On the intermediacy of chlorinated alkylcobalt complexes in the reductive dehalogenation of chloroalkenes.: A first-principles molecular dynamics study

According to constrained Car - Parrinello molecular dynamics (CPMD) simulations and thermodynamic integration, the free energy for protonation of a reduced cobaloxime PCE complex, [Co(Hgly)(2)(PCE)](-)(Hgly = glyoximato, PCE = tetrachloroethylene), to form the chlorinated ethylcobalt species Co(Hgly)(2)(CCL2CCL2H)(H2O) is at least - 10 kcal/mol in aqueous solution (employing the BP86 density functional), with an upper limit of ca. 18 kcal/mol for the free-energy barrier of this process.
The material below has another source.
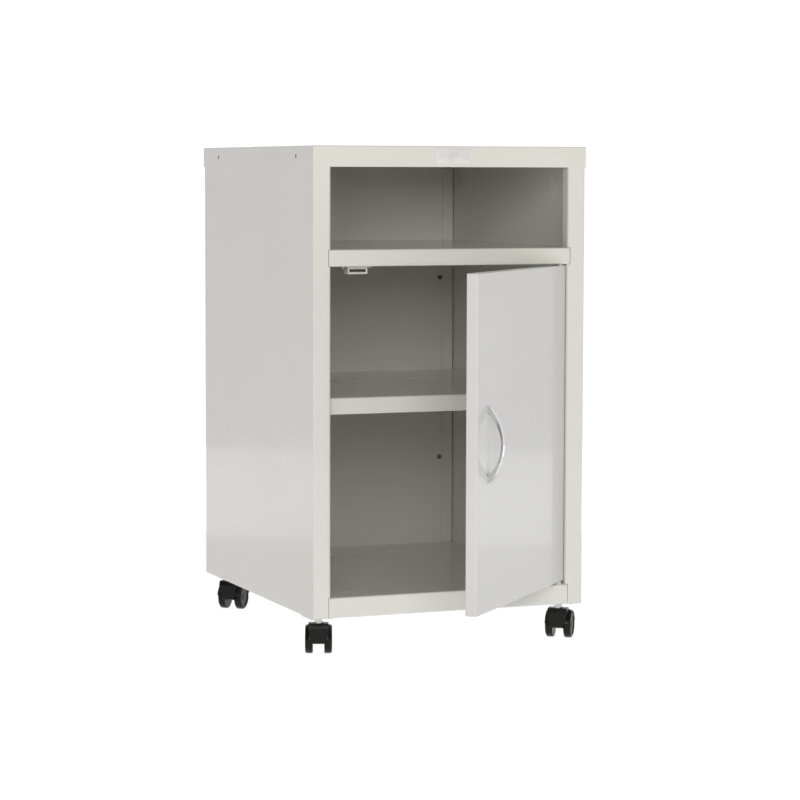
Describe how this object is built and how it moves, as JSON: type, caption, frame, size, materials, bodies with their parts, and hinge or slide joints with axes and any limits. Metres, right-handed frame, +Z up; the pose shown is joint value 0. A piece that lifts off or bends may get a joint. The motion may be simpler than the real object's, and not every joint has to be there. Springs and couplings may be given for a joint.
{
  "type": "mobile printer stand",
  "caption": "Steel cabinet stand with a flat top, an open niche, a hinged door over a shelf and a compartment, and swivelling twin-wheel casters under its corners.",
  "frame": {"origin": "on the floor, under the middle of the cabinet", "axes": "+Z up, the door and the open niche face -Y, +X to the right of someone facing the front"},
  "size_m": [0.4567, 0.7895, 0.76],
  "materials": {
    "cabinet_paint": "warm light grey powder coat, glossy",
    "door_paint": "light grey powder coat, glossy",
    "structure_paint": "light grey powder coat",
    "handle_chrome": "polished chrome",
    "zinc_steel": "bright zinc plate",
    "dark_screws": "dull zinc plate",
    "caster_housing": "semi-gloss black nylon",
    "caster_wheels": "semi-gloss black nylon",
    "white_plastic": "moulded white plastic",
    "ferrite": "sintered black magnet",
    "nylon": "natural nylon",
    "badge_plate": "blank white plate"
  },
  "bodies": {
    "cabinet": {"back_panel": "cabinet_paint", "back_panel_screws": "dark_screws", "badge_plate": "badge_plate", "bottom_panel": "cabinet_paint", "caster_front_left_plate": "zinc_steel", "caster_front_left_stem": "zinc_steel", "caster_front_right_plate": "zinc_steel", "caster_front_right_stem": "zinc_steel", "caster_gussets": "structure_paint", "caster_rear_left_plate": "zinc_steel", "caster_rear_left_stem": "zinc_steel", "caster_rear_right_plate": "zinc_steel", "caster_rear_right_stem": "zinc_steel", "caster_screws": "zinc_steel", "catch_housing": "white_plastic", "catch_magnet": "ferrite", "catch_pole_plates": "zinc_steel", "catch_screws": "zinc_steel", "cover_screws": "dark_screws", "cover_stiffener": "structure_paint", "hinge_pin_bottom": "zinc_steel", "hinge_pin_top": "zinc_steel", "hinge_washer": "nylon", "left_side_panel": "cabinet_paint", "middle_shelf": "cabinet_paint", "right_side_panel": "cabinet_paint", "shelf_cleats": "structure_paint", "shelf_screws": "zinc_steel", "top_cover": "cabinet_paint", "upper_shelf": "cabinet_paint"},
    "door": {"door_panel": "door_paint", "door_stiffener": "structure_paint", "door_handle": "handle_chrome", "handle_screws": "zinc_steel", "hinge_bush_bottom": "nylon", "hinge_bush_top": "nylon"},
    "caster_front_left": {"caster_front_left_hood": "caster_housing", "caster_front_left_axle": "zinc_steel"},
    "wheel_front_left_left": {"caster_front_left_wheel_left": "caster_wheels"},
    "wheel_front_left_right": {"caster_front_left_wheel_right": "caster_wheels"},
    "caster_front_right": {"caster_front_right_hood": "caster_housing", "caster_front_right_axle": "zinc_steel"},
    "wheel_front_right_left": {"caster_front_right_wheel_left": "caster_wheels"},
    "wheel_front_right_right": {"caster_front_right_wheel_right": "caster_wheels"},
    "caster_rear_left": {"caster_rear_left_hood": "caster_housing", "caster_rear_left_axle": "zinc_steel"},
    "wheel_rear_left_left": {"caster_rear_left_wheel_left": "caster_wheels"},
    "wheel_rear_left_right": {"caster_rear_left_wheel_right": "caster_wheels"},
    "caster_rear_right": {"caster_rear_right_hood": "caster_housing", "caster_rear_right_axle": "zinc_steel"},
    "wheel_rear_right_left": {"caster_rear_right_wheel_left": "caster_wheels"},
    "wheel_rear_right_right": {"caster_rear_right_wheel_right": "caster_wheels"}
  },
  "joints": [
    {"name": "door_hinge", "type": "hinge", "parent": "cabinet", "child": "door", "pos_m": [0.1825, -0.253, 0.33825], "axis": [0, 0, 1], "range_deg": [-45.8, 64.2]},
    {"name": "swivel_front_left", "type": "hinge", "parent": "cabinet", "child": "caster_front_left", "pos_m": [-0.198, -0.222, 0.0485], "axis": [0, 0, 1], "continuous": true},
    {"name": "wheel_front_left_left_spin", "type": "hinge", "parent": "caster_front_left", "child": "wheel_front_left_left", "pos_m": [-0.19262, -0.208, 0.02], "axis": [0.9336, -0.3584, 0], "continuous": true},
    {"name": "wheel_front_left_right_spin", "type": "hinge", "parent": "caster_front_left", "child": "wheel_front_left_right", "pos_m": [-0.19262, -0.208, 0.02], "axis": [0.9336, -0.3584, 0], "continuous": true},
    {"name": "swivel_front_right", "type": "hinge", "parent": "cabinet", "child": "caster_front_right", "pos_m": [0.198, -0.222, 0.0485], "axis": [0, 0, 1], "continuous": true},
    {"name": "wheel_front_right_left_spin", "type": "hinge", "parent": "caster_front_right", "child": "wheel_front_right_left", "pos_m": [0.20682, -0.20986, 0.02], "axis": [0.809, -0.5878, 0], "continuous": true},
    {"name": "wheel_front_right_right_spin", "type": "hinge", "parent": "caster_front_right", "child": "wheel_front_right_right", "pos_m": [0.20682, -0.20986, 0.02], "axis": [0.809, -0.5878, 0], "continuous": true},
    {"name": "swivel_rear_left", "type": "hinge", "parent": "cabinet", "child": "caster_rear_left", "pos_m": [-0.19, 0.224, 0.0485], "axis": [0, 0, 1], "continuous": true},
    {"name": "wheel_rear_left_left_spin", "type": "hinge", "parent": "caster_rear_left", "child": "wheel_rear_left_left", "pos_m": [-0.18036, 0.23549, 0.02], "axis": [0.766, -0.6428, 0], "continuous": true},
    {"name": "wheel_rear_left_right_spin", "type": "hinge", "parent": "caster_rear_left", "child": "wheel_rear_left_right", "pos_m": [-0.18036, 0.23549, 0.02], "axis": [0.766, -0.6428, 0], "continuous": true},
    {"name": "swivel_rear_right", "type": "hinge", "parent": "cabinet", "child": "caster_rear_right", "pos_m": [0.19, 0.224, 0.0485], "axis": [0, 0, 1], "continuous": true},
    {"name": "wheel_rear_right_left_spin", "type": "hinge", "parent": "caster_rear_right", "child": "wheel_rear_right_left", "pos_m": [0.1975, 0.23699, 0.02], "axis": [0.866, -0.5, 0], "continuous": true},
    {"name": "wheel_rear_right_right_spin", "type": "hinge", "parent": "caster_rear_right", "child": "wheel_rear_right_right", "pos_m": [0.1975, 0.23699, 0.02], "axis": [0.866, -0.5, 0], "continuous": true}
  ]
}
Because this activation barrier is lower than those computed previously for chloride elimination from PCE complexes (affording chlorinated vinylcobalt species), and because it had been shown computationally that chlorinated ethylcobalt complexes may decompose under formation of dechlorinated olefins (Pratt, D. A.; van der Donk, W. A. Chem. Commun. 2006, 558), chlorinated ethylcobalt complexes are indeed viable and likely intermediates in the reductive dehalogenation of chlorinated olefins, as it is catalyzed, for example, by vitamin B-12.